1. Refresh Business Continuity and Crisis Management Plan
You need to understand the situation and plan for the impact on local and international market operations, supply chains, cash flow and workforce. Use data and analytics to make the right decisions, then develop the plans needed to recover efficiently and effectively. It includes program assessment, implementation, testing, maintenance, and training.
2. Optimise People and Organisation Management
Businesses that have a presence in affected areas must review plans to keep their people and working environment safe. Prepare the working environment with up to date hygiene advice, visitor policies, and consider total building closure protocols, if social distancing is required. If your business is slowed due to coronavirus, it actually could be an opportunity to upskill your people and build long term relationships with them.

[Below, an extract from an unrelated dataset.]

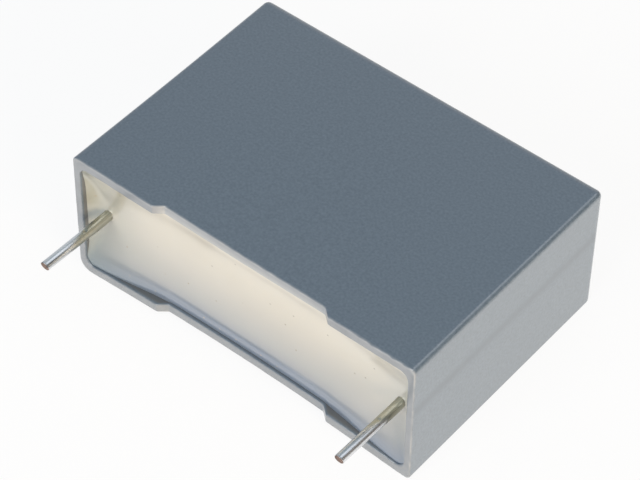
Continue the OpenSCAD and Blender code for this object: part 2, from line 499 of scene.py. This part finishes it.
WIRE_SIDES = 48
WIRE_ANGLES = [-2 * math.pi * i / WIRE_SIDES for i in range(WIRE_SIDES)]
PRESS_START = -1.2          # from here the wire is pressed flatter and flatter up to the feet
PRESS_RAMP = 1.2
DULL_START = -1.9           # where it turns dull and takes a painted reflection, on average round the wire
DULL_SLANT = 1.1            # and how much further in that is on the wire's outward side
DULL_BEFORE = 0.5           # how far it fades out on either side of that boundary
DULL_AFTER = 0.6
PRESS_DEPTH = 0.07
PRESS_BULGE = 0.03
PRESS_FLATTENING = 0.85     # how flat the pressed sides are, 1 being quite flat
NICK_DEPTH = 0.07           # of the small dent on top, where the pressing starts
NICK_LENGTH = 0.12
NICK_EDGE = 0.93            # share of the radius above which the wire is dented
DRAWN_DEPTH = 0.006         # of the lines that drawing left
SHEAR_TILT = math.radians(10)
SHEAR_FADE = 0.8            # how far from the tip the rings still lean
WIRE_LEAN = 0.12            # how far the tips lean to the left


def wire_loop(side, y, scale=1.0):
    """One ring of the wire. The sheared end leans, and the lean dies out away from it."""
    pressed = smooth_step(PRESS_START, PRESS_START + PRESS_RAMP, y)
    radius = WIRE_RADIUS + PRESS_BULGE * pressed
    flat = WIRE_RADIUS - PRESS_DEPTH * pressed
    nicked = fall_off(y - PRESS_START, NICK_LENGTH, 2)
    leaning = max(1 - (y + LEAD_LENGTH) / SHEAR_FADE, 0)
    centre_x = side * WIRE_X - WIRE_LEAN * max(-y, 0) / LEAD_LENGTH
    loop = []
    for angle in WIRE_ANGLES:
        across, up = math.cos(angle), math.sin(angle)
        x, z = radius * across, radius * up
        if abs(x) > flat:
            x = math.copysign(flat + (abs(x) - flat) * (1 - PRESS_FLATTENING * pressed), x)
        drawn = DRAWN_DEPTH * noise.noise(Vector((across * 5, up * 5, y * 0.25 + side * 9)))
        dent = NICK_DEPTH * nicked * max(up - NICK_EDGE, 0) / (1 - NICK_EDGE)
        grow = scale * (1 + (drawn - dent) / WIRE_RADIUS)
        lean = math.tan(SHEAR_TILT) * (WIRE_RADIUS - z * scale) * leaning
        loop.append(Vector((centre_x + x * grow, y + lean, z * grow)))
    return loop


def wire_mesh(side, node):
    """Points, faces, and two values for each point: on the sheared end, and on the duller part, which has
    a painted reflection.

    Each ring is its y, its scale and its share of the sheared end.
    """
    low, high = box_mm(node)
    tip, inner_end = low.y, high.y
    press_end = PRESS_START + PRESS_RAMP
    rings = [(tip, 0.45, 1), (tip, 0.8, 1), (tip + 0.004, 0.93, 1), (tip + 0.03, 0.975, 0.3),
             (tip + 0.07, 1.0, 0)]
    rings += [(y, 1.0, 0) for y in spaced(tip + 0.2, PRESS_START - 0.2, 26)]
    rings += [(y, 1.0, 0) for y in spaced(PRESS_START - 0.17, press_end + 0.1, 24)]
    rings += [(y, 1.0, 0) for y in spaced(press_end + 0.3, 2.0, 12)]
    rings += [(y, 1.0, 0) for y in spaced(3.0, inner_end, 6)]
    loops, cut, dull_with_painted_reflection = [], [], []
    for y, scale, cut_share in rings:
        loops.append(wire_loop(side, y, scale))
        for angle in WIRE_ANGLES:
            start = DULL_START + DULL_SLANT * side * math.cos(angle)
            cut.append(cut_share)
            dull_with_painted_reflection.append(smooth_step(start - DULL_BEFORE, start + DULL_AFTER, y))
    return (*loft(loops), cut, dull_with_painted_reflection)


# ---- Materials ----

SPECK_SPACING = 1.9
SPECK_SIZE = 0.1
SPECK_CORE = 0.4            # share of a speck's size that has its full colour
SPECK_NONE = 0.56           # cells with a random value below this have no speck
SPECK_WHOLE = 0.75          # and those above this have a strong one


def node_material(name):
    """A new material, its nodes, its links and its shader."""
    material = bpy.data.materials.new(name)
    material.use_nodes = True
    tree = material.node_tree
    return material, tree.nodes, tree.links, tree.nodes["Principled BSDF"]


def object_noise(nodes, links, scale, detail, stretch=(1, 1, 1)):
    """Noise laid in the object's own millimetres."""
    coordinates = nodes.new("ShaderNodeTexCoord")
    mapping = nodes.new("ShaderNodeMapping")
    mapping.inputs["Scale"].default_value = [s / MM for s in stretch]
    texture = nodes.new("ShaderNodeTexNoise")
    texture.inputs["Scale"].default_value = scale
    texture.inputs["Detail"].default_value = detail
    links.new(coordinates.outputs["Object"], mapping.inputs["Vector"])
    links.new(mapping.outputs["Vector"], texture.inputs["Vector"])
    return texture.outputs["Fac"]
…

3. Ensure Agile, Aligned and Effective Communication and Stakeholder Management
Ensure you have plans to communicate with your people, manage customer expectations and work with suppliers to keep them up to date with the evolving situation and what could come next.
4. Review Your Digital Transformation Strategy
This crisis is actually testing your digital transformation strategy, and you can take this time as a chance to identify gaps that need to be plugged. Your digital readiness across technologies, processes, people will come to the fore and you may need to start re-working on some of the key building blocks of your digital strategy, including data and analytics, cybersecurity, digital trust and transformation.
5. Be Open to Collaborations with Government Agencies in Managing Crisis
Compliance with all government directives for the prosperity of the society is a must. Tough times like this are drivers of change and must work together to create value for the large society.
The companies clearly have some opportunities to thrive in the midst of the crisis. However, you cannot depend only on the government’s support, yet you need to hold down the outbreak impact on your business by preparing things. After all, you could manage your business and it will thrive and survive during the crisis.
In conclusion, this article gives you information about Singapore’s economic situation during the pandemic, yet the companies still have opportunity to thrive, and lastly there are 5 key steps to survive despite the crisis.